» Task statement: The complete listing should be restated exactly.

**** Data provided

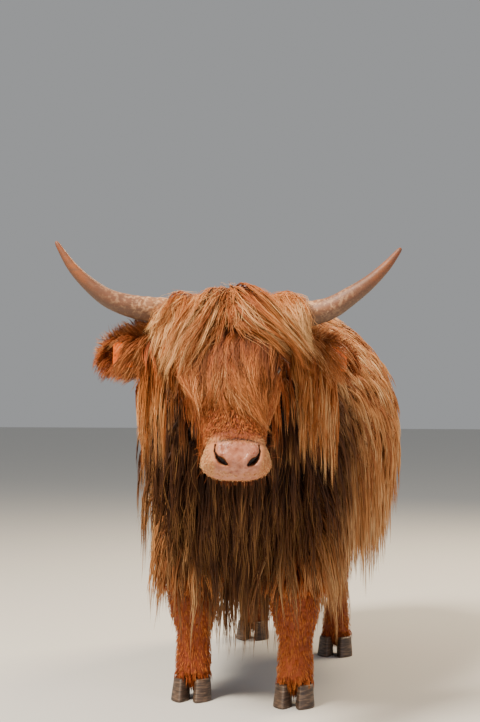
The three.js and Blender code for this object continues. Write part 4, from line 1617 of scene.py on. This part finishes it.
class Strands:
    """Drawn strands, mixed between the two whose fans lie either side of a root's."""

    def __init__(self, rows, half):
        rows = np.array(rows, float)
        self.fans, self.half = rows[:, 0], half
        self.points = rows[:, 1:].reshape(len(rows), -1, 3)
        self.runs = np.linalg.norm(np.diff(self.points, axis=1), axis=-1).sum(1)

    def fan(self, spot):
        return np.clip(spot.a / self.half + 0.16 * (spot.chance - 0.5), self.fans[0],
                       self.fans[-1])

    def length(self, spot):
        return np.interp(self.fan(spot), self.fans, self.runs)

    def place(self, spot, s):
        rank = np.interp(self.fan(spot), self.fans, np.arange(len(self.fans)))
        low = np.minimum(rank.astype(int), len(self.fans) - 2)
        mix = (rank - low)[:, None, None]
        drawn = self.points[low] * (1 - mix) + self.points[low + 1] * mix
        return smooth_rows(drawn.transpose(1, 0, 2), np.float64(s))

    def flow(self, spot, at, normal, s):
        """Along the drawn strand, turned towards it by the gap, up to a gap of 4 cm."""
        tangent = unit(self.place(spot, s + 0.05) - self.place(spot, s - 0.05))
        local = in_head(at) * (1, -1, 1)
        gap = (self.place(spot, s) - local) / 0.04
        gap = gap / np.maximum(1, np.linalg.norm(gap, axis=-1, keepdims=True))
        way = tangent + 0.8 * gap
        return head_way(*way.T)


print("drawn strands:", len(TOP_STRANDS), "above and", len(UNDER_STRANDS), "below")

# %% [markdown]
# The strands are followed by locks of three kinds above: broad ones that carry the colour
# from red in the middle to gold at the sides, fine loose wisps that fly over them, and short
# ones at the whorl that stand up before they fall over the brow.

# %% Forelock


def on_crest(spot):
    """The top of the head between the horns, where the forelock's upper layer grows."""
    return (spot.on("head") * step(0.060, 0.040, spot.d)
            * step(-0.03, 0.0, spot.o + 0.5 * np.maximum(-spot.d, 0)))


def on_forehead(spot):
    """The forehead below the whorl, where the under layer grows."""
    return (spot.on("head") * step(0.065, 0.090, spot.d) * step(0.165, 0.135, spot.d)
            * step(0.01, 0.035, spot.o) * step(0.085, 0.065, spot.off))


def on_whorl(spot):
    return (spot.on("head") * (spot.d < 0.035) * step(0.045, 0.03, spot.off)
            * (spot.up_head > 0))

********

» Task solution:
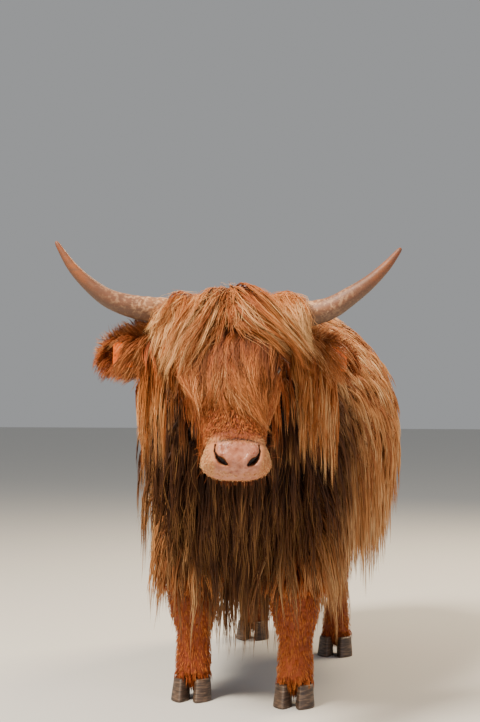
The three.js and Blender code for this object continues. Write part 4, from line 1617 of scene.py on. This part finishes it.
class Strands:
    """Drawn strands, mixed between the two whose fans lie either side of a root's."""

    def __init__(self, rows, half):
        rows = np.array(rows, float)
        self.fans, self.half = rows[:, 0], half
        self.points = rows[:, 1:].reshape(len(rows), -1, 3)
        self.runs = np.linalg.norm(np.diff(self.points, axis=1), axis=-1).sum(1)

    def fan(self, spot):
        return np.clip(spot.a / self.half + 0.16 * (spot.chance - 0.5), self.fans[0],
                       self.fans[-1])

    def length(self, spot):
        return np.interp(self.fan(spot), self.fans, self.runs)

    def place(self, spot, s):
        rank = np.interp(self.fan(spot), self.fans, np.arange(len(self.fans)))
        low = np.minimum(rank.astype(int), len(self.fans) - 2)
        mix = (rank - low)[:, None, None]
        drawn = self.points[low] * (1 - mix) + self.points[low + 1] * mix
        return smooth_rows(drawn.transpose(1, 0, 2), np.float64(s))

    def flow(self, spot, at, normal, s):
        """Along the drawn strand, turned towards it by the gap, up to a gap of 4 cm."""
        tangent = unit(self.place(spot, s + 0.05) - self.place(spot, s - 0.05))
        local = in_head(at) * (1, -1, 1)
        gap = (self.place(spot, s) - local) / 0.04
        gap = gap / np.maximum(1, np.linalg.norm(gap, axis=-1, keepdims=True))
        way = tangent + 0.8 * gap
        return head_way(*way.T)


print("drawn strands:", len(TOP_STRANDS), "above and", len(UNDER_STRANDS), "below")

# %% [markdown]
# The strands are followed by locks of three kinds above: broad ones that carry the colour
# from red in the middle to gold at the sides, fine loose wisps that fly over them, and short
# ones at the whorl that stand up before they fall over the brow.

# %% Forelock


def on_crest(spot):
    """The top of the head between the horns, where the forelock's upper layer grows."""
    return (spot.on("head") * step(0.060, 0.040, spot.d)
            * step(-0.03, 0.0, spot.o + 0.5 * np.maximum(-spot.d, 0)))


def on_forehead(spot):
    """The forehead below the whorl, where the under layer grows."""
    return (spot.on("head") * step(0.065, 0.090, spot.d) * step(0.165, 0.135, spot.d)
            * step(0.01, 0.035, spot.o) * step(0.085, 0.065, spot.off))


def on_whorl(spot):
    return (spot.on("head") * (spot.d < 0.035) * step(0.045, 0.03, spot.off)
            * (spot.up_head > 0))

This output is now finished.